Rutledge, in a dusky first-floor classroom in Monroe Hall, with a good view of
G Street in Washington’s Foggy Bottom, with the old dive “Quigley’s” barely in
sight. (Wordsworth appeared early in the
course, with discussions of why poetry gives “pleasure”, and suitable
recognition of the film “Splendor in the Grass”, which had played into my lost
fall semester at William and Mary).
Mr. Rutledge liked to give “card quizzes”. They counted one fourth of your grade (so you
came to class, but he would drop the lowest two); there would be a midterm and
a final. And sometime around March 20 or
so, he gave us a card quiz on an excerpt from Thomas Carlyle’s odd (and
blatantly self-indulgent) novel “Sartor Resartus: The Life and Opinions of Herr
Teufelsdrockh”. The Latin lead means “the tailor re-tailored” and the
protagonist’s name means “god-born devil dung”.

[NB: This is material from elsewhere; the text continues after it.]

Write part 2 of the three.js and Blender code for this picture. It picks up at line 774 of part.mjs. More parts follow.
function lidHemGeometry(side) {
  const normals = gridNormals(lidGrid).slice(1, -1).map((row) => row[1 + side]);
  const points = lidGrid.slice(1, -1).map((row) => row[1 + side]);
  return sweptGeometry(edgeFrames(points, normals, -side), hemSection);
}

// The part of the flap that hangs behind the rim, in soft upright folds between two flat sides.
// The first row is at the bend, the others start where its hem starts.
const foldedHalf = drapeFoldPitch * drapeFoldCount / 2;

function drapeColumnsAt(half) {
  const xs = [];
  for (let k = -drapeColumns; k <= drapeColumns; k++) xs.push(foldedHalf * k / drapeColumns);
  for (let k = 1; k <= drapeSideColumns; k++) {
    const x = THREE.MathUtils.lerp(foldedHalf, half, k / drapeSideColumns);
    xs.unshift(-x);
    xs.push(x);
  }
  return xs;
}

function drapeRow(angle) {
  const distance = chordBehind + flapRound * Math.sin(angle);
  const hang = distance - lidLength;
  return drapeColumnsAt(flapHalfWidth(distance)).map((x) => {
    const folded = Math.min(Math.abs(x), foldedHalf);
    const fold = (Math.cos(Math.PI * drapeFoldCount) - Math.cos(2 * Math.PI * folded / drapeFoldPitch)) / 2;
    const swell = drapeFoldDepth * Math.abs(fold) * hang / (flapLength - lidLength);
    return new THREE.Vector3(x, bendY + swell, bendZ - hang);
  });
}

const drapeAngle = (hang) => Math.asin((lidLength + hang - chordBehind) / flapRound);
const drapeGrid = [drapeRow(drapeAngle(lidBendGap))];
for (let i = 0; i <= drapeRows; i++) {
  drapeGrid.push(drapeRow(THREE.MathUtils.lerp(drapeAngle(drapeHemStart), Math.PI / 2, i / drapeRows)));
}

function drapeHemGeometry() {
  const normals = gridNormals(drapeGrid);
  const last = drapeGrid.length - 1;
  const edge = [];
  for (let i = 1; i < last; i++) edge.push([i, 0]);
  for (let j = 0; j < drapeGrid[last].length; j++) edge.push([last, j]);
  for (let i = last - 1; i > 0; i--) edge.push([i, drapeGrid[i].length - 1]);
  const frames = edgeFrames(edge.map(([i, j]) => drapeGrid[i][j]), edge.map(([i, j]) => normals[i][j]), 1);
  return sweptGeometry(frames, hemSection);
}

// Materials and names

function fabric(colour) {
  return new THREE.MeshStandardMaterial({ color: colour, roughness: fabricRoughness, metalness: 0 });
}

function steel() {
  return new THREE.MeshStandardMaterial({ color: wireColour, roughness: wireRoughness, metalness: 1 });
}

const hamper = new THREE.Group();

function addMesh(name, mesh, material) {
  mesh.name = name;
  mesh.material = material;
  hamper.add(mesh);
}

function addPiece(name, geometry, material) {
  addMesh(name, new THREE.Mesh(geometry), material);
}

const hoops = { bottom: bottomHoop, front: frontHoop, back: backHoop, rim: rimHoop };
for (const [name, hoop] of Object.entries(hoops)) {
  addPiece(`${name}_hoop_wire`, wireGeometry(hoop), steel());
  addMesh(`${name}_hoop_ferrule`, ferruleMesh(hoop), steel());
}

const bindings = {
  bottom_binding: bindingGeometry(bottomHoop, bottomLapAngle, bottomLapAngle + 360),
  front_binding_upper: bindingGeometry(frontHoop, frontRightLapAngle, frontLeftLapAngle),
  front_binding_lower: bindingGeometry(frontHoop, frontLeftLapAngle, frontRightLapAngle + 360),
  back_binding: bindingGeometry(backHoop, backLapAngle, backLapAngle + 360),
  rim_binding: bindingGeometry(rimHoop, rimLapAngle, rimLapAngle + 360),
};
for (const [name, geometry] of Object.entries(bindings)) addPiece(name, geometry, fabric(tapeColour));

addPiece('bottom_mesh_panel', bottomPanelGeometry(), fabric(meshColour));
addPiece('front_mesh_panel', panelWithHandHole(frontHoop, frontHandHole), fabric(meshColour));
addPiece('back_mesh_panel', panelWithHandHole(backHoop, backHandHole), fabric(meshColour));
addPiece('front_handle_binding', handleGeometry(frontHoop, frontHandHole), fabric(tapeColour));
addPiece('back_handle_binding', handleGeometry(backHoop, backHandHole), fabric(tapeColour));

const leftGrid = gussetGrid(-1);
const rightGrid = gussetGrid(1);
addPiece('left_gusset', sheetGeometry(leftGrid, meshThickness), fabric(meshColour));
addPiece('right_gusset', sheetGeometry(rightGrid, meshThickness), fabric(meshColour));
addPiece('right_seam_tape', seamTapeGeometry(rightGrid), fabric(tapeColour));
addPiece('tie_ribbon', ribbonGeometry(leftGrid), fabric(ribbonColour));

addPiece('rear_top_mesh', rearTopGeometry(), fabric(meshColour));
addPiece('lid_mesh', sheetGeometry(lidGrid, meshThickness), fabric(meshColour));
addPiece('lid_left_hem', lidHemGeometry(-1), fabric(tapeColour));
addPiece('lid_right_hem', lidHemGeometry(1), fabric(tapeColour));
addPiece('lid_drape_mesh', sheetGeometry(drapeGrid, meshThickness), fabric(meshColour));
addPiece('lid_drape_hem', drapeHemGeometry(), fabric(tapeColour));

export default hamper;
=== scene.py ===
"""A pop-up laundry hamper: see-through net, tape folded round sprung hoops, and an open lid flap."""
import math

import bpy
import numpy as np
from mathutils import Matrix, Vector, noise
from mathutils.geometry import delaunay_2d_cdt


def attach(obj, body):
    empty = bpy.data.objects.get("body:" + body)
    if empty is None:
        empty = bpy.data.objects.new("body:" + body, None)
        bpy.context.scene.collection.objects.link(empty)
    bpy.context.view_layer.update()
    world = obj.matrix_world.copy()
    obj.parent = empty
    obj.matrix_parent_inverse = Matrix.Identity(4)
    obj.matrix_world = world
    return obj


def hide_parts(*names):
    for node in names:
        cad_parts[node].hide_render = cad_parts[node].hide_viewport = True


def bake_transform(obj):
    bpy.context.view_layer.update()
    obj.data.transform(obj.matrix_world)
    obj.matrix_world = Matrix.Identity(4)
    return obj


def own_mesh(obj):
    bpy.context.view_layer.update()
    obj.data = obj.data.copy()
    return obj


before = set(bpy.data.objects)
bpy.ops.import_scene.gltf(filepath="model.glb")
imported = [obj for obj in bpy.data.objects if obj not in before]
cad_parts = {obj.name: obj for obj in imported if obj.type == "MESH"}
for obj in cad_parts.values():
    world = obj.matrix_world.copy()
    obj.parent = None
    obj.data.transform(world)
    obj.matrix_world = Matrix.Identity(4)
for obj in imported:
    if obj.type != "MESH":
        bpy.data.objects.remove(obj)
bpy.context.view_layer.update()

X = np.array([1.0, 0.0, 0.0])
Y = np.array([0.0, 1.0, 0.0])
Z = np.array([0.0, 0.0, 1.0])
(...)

Every student failed this pop quiz, including me. The professor had to throw it out. No one understood the point of the writing
from just reading at home. The book is
an example of a poioumenon, which is a work of “metafiction” where the author
layers the inner story inside a “presentation” layer where the author can
address the reader. Among writers’
groups, it’s considered taboo in modern “writing to sell” as stuck up, but
movie narratives do this kind of thing all the time. Many modern books and films consider the
relationship between the narrative story and the presenter or reader itself a
subject to be written about. Think about
“Inception”, “Cloud Atlas”, and the gay sci-fi hit “Judas Kiss”.

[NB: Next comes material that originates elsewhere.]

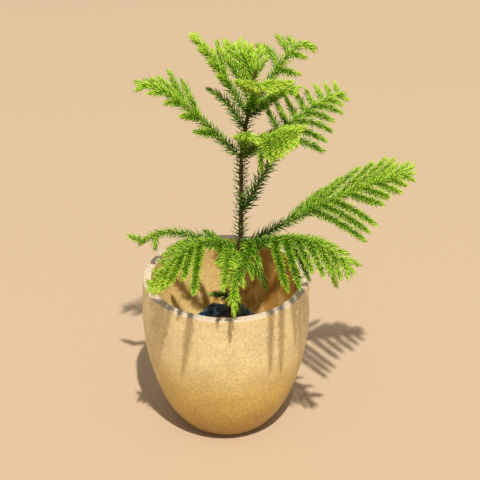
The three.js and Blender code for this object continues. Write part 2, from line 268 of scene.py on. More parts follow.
# Broad, soft changes of brightness over a surface
def makeMottling():
    group, start, end = newGroup(
        "mottling",
        [("Vector", "Vector", None), ("Color", "Color", None), ("Scale", "Float", 30.0),
         ("Amount", "Float", 0.2)],
        [("Color", "Color")])
    cloud = addNoise(group, start.outputs["Vector"], start.outputs["Scale"], 4, 0.6)
    swing = addRange(group, cloud, 0.3, 0.7, -1, 1)
    gain = addMath(group, "MULTIPLY_ADD", swing, start.outputs["Amount"], 1)
    tint = addNode(group, "ShaderNodeHueSaturation", Color=start.outputs["Color"], Value=gain)
    feed(group, end.inputs["Color"], tint.outputs["Color"])
    return group


# Small specks of another colour, in patches, as iron spots in stoneware
speckCore = 0.6        # the share of a speck's size that has its full colour
speckPatches = {"scale": 160, "detail": 2, "low": 0.48, "high": 0.6}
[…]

In the inner story, the protagonist wanders rural England or
Europe and is spurned in heterosexual love life, and is taken back when he sees
his beloved with another nobleman. He
turns to nihilism, wanting to pretend that he doesn’t exist (hide inside that
museum clam) until he finds a new purpose for living in his own head. It sounds dangerous. And he does find a different woman. But do people feel disappointed when they
have to take “someone else”, and think, “I should have done better than this”? That was how people thought about
relationships, especially in the gay male community, back in the late 1970’s in
the days before AIDS.
The outer layer of the book has an “Editor” account for his
own experience with dealing with the book, getting around to telling the inner
existential (or transcendental) story when he feels like it.

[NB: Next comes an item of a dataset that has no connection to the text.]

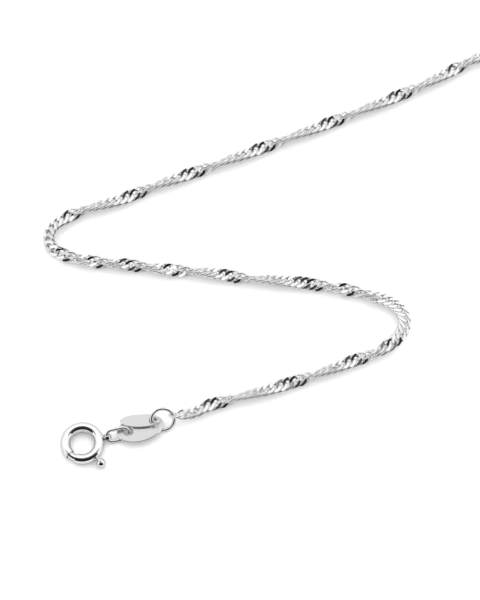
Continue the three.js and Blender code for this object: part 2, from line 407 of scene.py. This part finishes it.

The professor asked an essay question about the concept of
the book (asking for comparisons to other authors’ works or even films) on the
final exam. He thought that students
should understand this approach to writing,
The book is available on Gutenberg in various formats
here. And “it’s free”. I tried to download it “free” onto Kindle
(like many classics, it’s also a free download for Amazon Prime subcribers) and
found that the touchpad for typing on my little device didn’t work, don’t know
why. Battery problems? But the html version works fine, and
downloads OK even on a smart phone, and is perfectly readable. In fact, “Chapter II” in Book I caught my eye
with its title, “Editorial Difficulties”, and says that man is a “proselytizing
creature” (even if not a Mormon missionary) and speaks of the Philosophy of
Clothes. The latter would be called “sartorial
taste” and was very much a matter in the office in the 1970s and ‘80s, as
companies (other than IBM and EDS) gradually relaxed their dress codes, making
the choices of flared pants, colored shirts and wide ties very much a modem of
pre-Internet self-expression.
I don't see any evidence that Carlyle's novel has ever become a film. It would make an interesting indie experiment, at least in Britain. Let the BBC, Film 4 and the UK Lottery have a stab at it.
Update:
I got the Kindle download from Amazon to go. It just needed to be fully charged back up before it would work. The Kindle version doesn;t show the three inner "books", somewhat corresponding to various layers of narration by the Editor.
Update: Feb. 11. 2017
Mencius Goldbug
writes about Thomas Carlye and "reactionaries" here in 2009. Suddenly this matters, when considering authoritarianism and Donald Trump.